Contact: cn2568@nyu.edu

Research Project

The Power to Speak. Government speech in the European public sphere. Governments do not just legislate, adjudicate, or administer the law. They also speak. Theodore Roosevelt famously characterized the unique public platform of the American presidency as a “bully pulpit”. Would the President of the European Commission say the same about her discursive role? Should she? The research project explores the legal and theoretical dimensions of government speech and a framework for its possible regulation in the European Union. Government speech is a ubiquitous, yet ambivalent phenomenon of modern democracies. While essential to democratic government, it carries the risk of disinformation, manipulation, and the suppression of minority voices. The project combines a conceptual, a comparative, and a normative question. Conceptually, it asks what government speech is and how it should be legally understood.

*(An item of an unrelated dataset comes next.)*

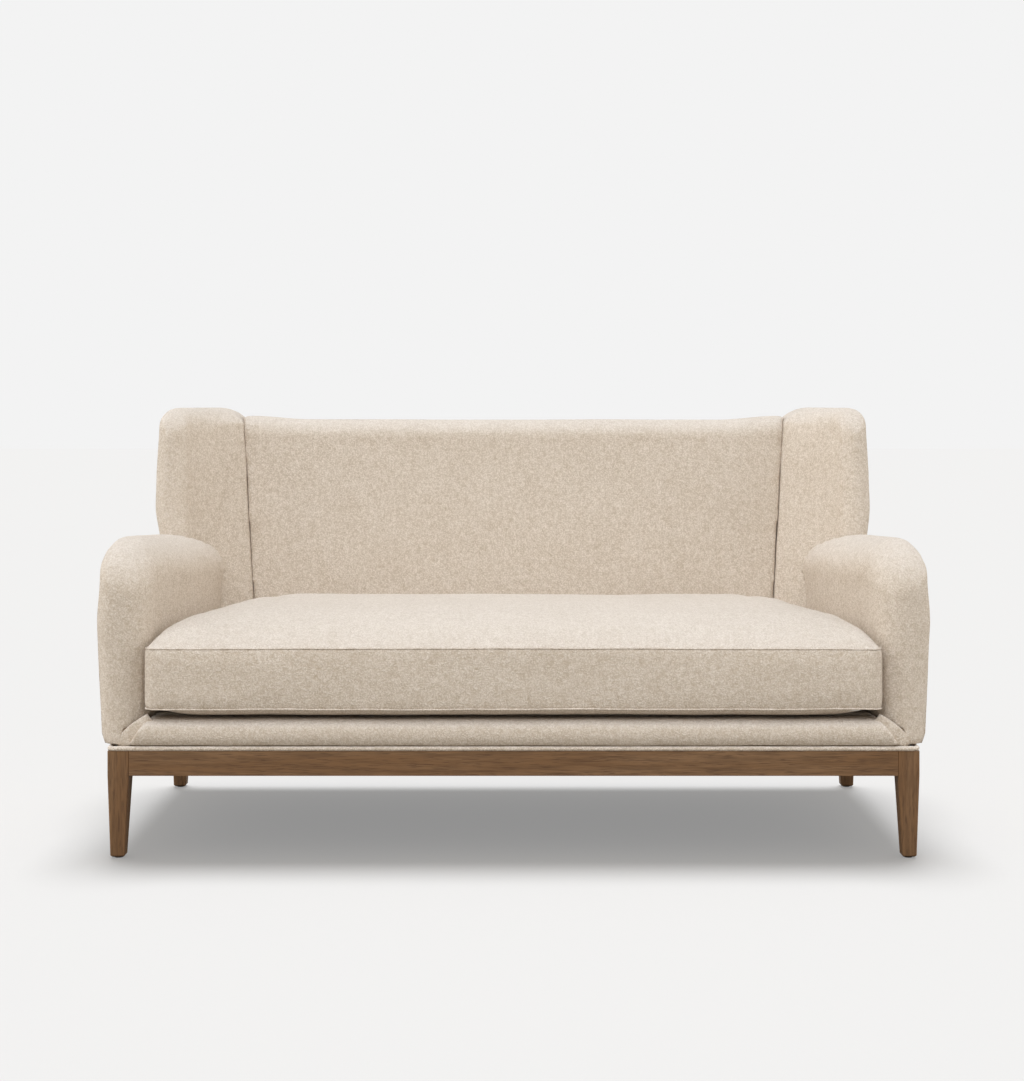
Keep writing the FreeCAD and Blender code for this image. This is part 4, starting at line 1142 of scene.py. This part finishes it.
def makeDustSheet():
    # thin cloth stapled under the rails, hanging slightly between them
    v = dustSheet
    low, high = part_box("dust_cover")
    xs = np.linspace(low[0], high[0], int((high[0] - low[0]) / v["spacing"]) + 1)
    ys = np.linspace(low[1], high[1], int((high[1] - low[1]) / v["spacing"]) + 1)
    points, faces = [], []
    for y in ys:
        for x in xs:
            inside = min(x - low[0], high[0] - x, y - low[1], high[1] - y)
            fall = v["sag"] * float(rise(inside, *v["sagFrom"]))
            wave = math.sin((x if abs(y) > 0.3 else y) * v["puckerPace"])
            pucker = v["pucker"] * wave * (1 - float(rise(inside, 0.0, v["puckerTo"])))
            points.append((x, y, low[2] + 0.0003 - fall + min(pucker, 0.0)))
    wide = len(xs)
    for r in range(len(ys) - 1):
        for c in range(wide - 1):
            a = r * wide + c
            faces.append((a, a + wide, a + wide + 1, a + 1))
    sheet = newPiece("dustSheet", points, faces, dustCloth)
    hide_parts("dust_cover")
    length, width, height = v["staple"]
    points, faces = [], []
    # start, end, level across and whether the row runs front to back
    edges = ((low[0], high[0], low[1] + v["hem"], 0), (low[0], high[0], high[1] - v["hem"], 0),
             (low[1], high[1], low[0] + v["hem"], 1), (low[1], high[1], high[0] - v["hem"], 1))
    draw = random.Random(8)
    (before, after), (shift, sideways) = v["stapleEnds"], v["stapleShift"]
    for start, end, row, turned in edges:
        for place in np.arange(start + before, end - after, v["stapleEvery"]):
            centre = np.array([place + draw.uniform(-shift, shift), row + draw.uniform(-sideways, sideways)])
            lean = draw.uniform(-v["stapleLean"], v["stapleLean"])
            base = len(points)
            # a flat bar with its two ends bent up into the rail
            for t, rises in ((-0.5, 1), (-0.46, 0), (0.46, 0), (0.5, 1)):
                for side in (-0.5, 0.5):
                    for layer in (0, 1):
                        along = np.array([math.cos(lean), math.sin(lean)]) * length * t
                        across = np.array([-math.sin(lean), math.cos(lean)]) * width * side
                        spot = centre + along + across
                        spot = spot[::-1] if turned else spot
                        level = low[2] - 0.0008 + rises * 0.0012 + layer * height * 0.5
                        points.append((spot[0], spot[1], level))
            for step in range(3):
                a, b = base + step * 4, base + step * 4 + 4
                for q, r in ((0, 1), (1, 3), (3, 2), (2, 0)):
                    faces.append((a + q, a + r, b + r, b + q))
            faces.append((base, base + 2, base + 3, base + 1))
            faces.append((base + 12, base + 13, base + 15, base + 14))
    staples = newPiece("dustStaples", points, faces, glideMetal)
    fixNormals(staples)


makeDustSheet()


# finishes of the nodes that show as they are

def bothSides(*starts):
    return [start + side for start in starts for side in ("right", "left")]


finishes = [
    (oakAlong["z"], bothSides("leg_front_", "leg_rear_")),
    (oakAlong["x"], ["apron_front", "apron_rear"]),
    (oakAlong["y"], bothSides("apron_side_")),
    (pineAlong["x"], ["base_corner_braces", "seat_rail_front", "seat_rail_rear", "frame_corner_blocks",
                      "back_top_rail", "back_lower_rail"]),
    (pineAlong["y"], ["seat_stretcher"] + bothSides("seat_rail_side_", "arm_rail_")),
    (pineAlong["z"], ["back_upright"] + bothSides("arm_post_", "back_post_")),
    (plywood, bothSides("wing_board_")),
    (steel, ["base_screws"]),
    (glideMetal, ["leg_glides"]),
    (webbing, ["seat_webbing_long", "seat_webbing_cross", "back_webbing"]),
    (wrapFibre, ["cushion_wrap"]),
    (foam, ["cushion_core"]),
    (zipTape, ["cushion_zip"]),
    (zipMetal, ["zip_slider"]),
]
for finish, names in finishes:
    for nodeName in names:
        for materialSlot in nodes[nodeName].material_slots:
            materialSlot.material = finish
print("finishes placed")


# floor, light and camera

studio = {
    "backdrop": linear(243, 243, 243),
    "floor": (0.715, 0.722, 0.732, 1.0),
    "floorAway": (0.44, 0.425, 0.4, 1.0),
    "floorSeenShare": 0.3,
    "floorHalf": 40.0,
    "worldStrength": 0.34,
    "worldColour": (1.0, 0.935, 0.845, 1.0),
}
suns = {
    # strength, tilt from straight down, turn, spread, colour, what it lights
    "floorSun": (2.93, -14, 0, 26, (1.0, 1.0, 1.0), "floor"),
    "keySun": (2.02, 35, -14, 60, (0.95, 1.0, 1.07), "object"),
    "topSun": (0.3, 4, 0, 60, (0.92, 1.0, 1.12), "object"),
    "leftSun": (1.6, 74, -90, 60, (0.98, 1.0, 1.02), "object"),
    "rightSun": (1.44, 74, 90, 60, (0.98, 1.0, 1.02), "object"),
}


def makeFloor():
    half = studio["floorHalf"]
    mesh = bpy.data.meshes.new("studioFloor")
    corners = [(-half, -half, 0), (half, -half, 0), (half, half, 0), (-half, half, 0)]
    mesh.from_pydata(corners, [], [(0, 1, 2, 3)])
    floor = placed("studioFloor", mesh)
    material, tree, shader = newMaterial("studioFloor")
    glow = addNode(tree, "ShaderNodeEmission", None, {"Color": studio["backdrop"], "Strength": 1.0})
    rays = tree.nodes.new("ShaderNodeLightPath").outputs
    colour = blendColour(tree, rays["Is Camera Ray"], studio["floorAway"], studio["floor"])
    feed(tree, shader, {"Base Color": colour, "Roughness": 0.9, "Specular IOR Level": 0.0})
    share = calc(tree, "MULTIPLY", rays["Is Camera Ray"], studio["floorSeenShare"])
    mix = addNode(tree, "ShaderNodeMixShader", None, {0: share, 1: shader.outputs[0], 2: glow.outputs[0]})
    tree.links.new(mix.outputs[0], tree.nodes["Material Output"].inputs["Surface"])
    mesh.materials.append(material)
    return floor


def makeSuns(floor):
    # one sun lights the floor alone, the others light everything but the floor
    lit = {"floor": bpy.data.collections.new("litFloor"), "object": bpy.data.collections.new("litObject")}
    lit["floor"].objects.link(floor)
    lit["object"].objects.link(floor)
    lit["object"].collection_objects[0].light_linking.link_state = "EXCLUDE"
    for name, (strength, tilt, turn, spread, colour, target) in suns.items():
        lamp = bpy.data.lights.new(name, "SUN")
        lamp.energy = strength
        lamp.angle = math.radians(spread)
        lamp.color = colour
        sun = placed(name, lamp)
        sun.rotation_euler = (math.radians(tilt), 0, math.radians(turn))
        sun.light_linking.receiver_collection = lit[target]


def makeWorld():
    world = bpy.data.worlds.new("studio")
    scene.world = world
    world.use_nodes = True
    tree = world.node_tree
    tree.nodes.clear()
    rays = tree.nodes.new("ShaderNodeLightPath").outputs
    mirrorRays = calc(tree, "MAXIMUM", rays["Is Glossy Ray"], rays["Is Transmission Ray"])
    seen = calc(tree, "MAXIMUM", rays["Is Camera Ray"], mirrorRays)
    plain = {"Color": studio["worldColour"], "Strength": studio["worldStrength"]}
    light = addNode(tree, "ShaderNodeBackground", None, plain)
    shown = addNode(tree, "ShaderNodeBackground", None, {"Color": studio["backdrop"], "Strength": 1.0})
    mix = addNode(tree, "ShaderNodeMixShader", None, {0: seen, 1: light.outputs[0], 2: shown.outputs[0]})
    out = tree.nodes.new("ShaderNodeOutputWorld")
    tree.links.new(mix.outputs[0], out.inputs["Surface"])


photoCamera = {
    # sensor and lens in mm; the camera stands level, 4 m before the front legs
    "sensor": 36.0,
    "lens": 62.2,
    "shift": (-0.0014, -0.1226),
    "place": (0.0, -4.4194, 0.966),
}


def makeCamera():
    lens = bpy.data.cameras.new("photoCamera")
    lens.sensor_width = photoCamera["sensor"]
    lens.lens = photoCamera["lens"]
    lens.shift_x, lens.shift_y = photoCamera["shift"]
    scene.camera = placed("photoCamera", lens)
    scene.camera.location = photoCamera["place"]
    scene.camera.rotation_euler = (math.radians(90), 0, 0)


makeSuns(makeFloor())
makeWorld()
makeCamera()
scene.view_settings.view_transform = "Standard"
print("studio ready")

From a comparative perspective, the project analyzes how government speech is legally addressed and regulated in three jurisdictions: by European Union law and the European Convention on Human Rights, in the United States, and in Germany. The project concludes with the normative question of what a constitutional framework for regulating government speech in Europe might look like. What are the relevant normative concerns? What categories of speech should be distinguished? The project draws on comparative constitutional law, philosophy of language, and political theory. The goal is to improve our understanding of the political role government speech plays in democratic societies and to develop a normative framework for evaluating its possible regulation in the European public sphere. The analysis of government speech also provides a segue into the broader phenomenon of organized speech by large-scale social actors and its effects.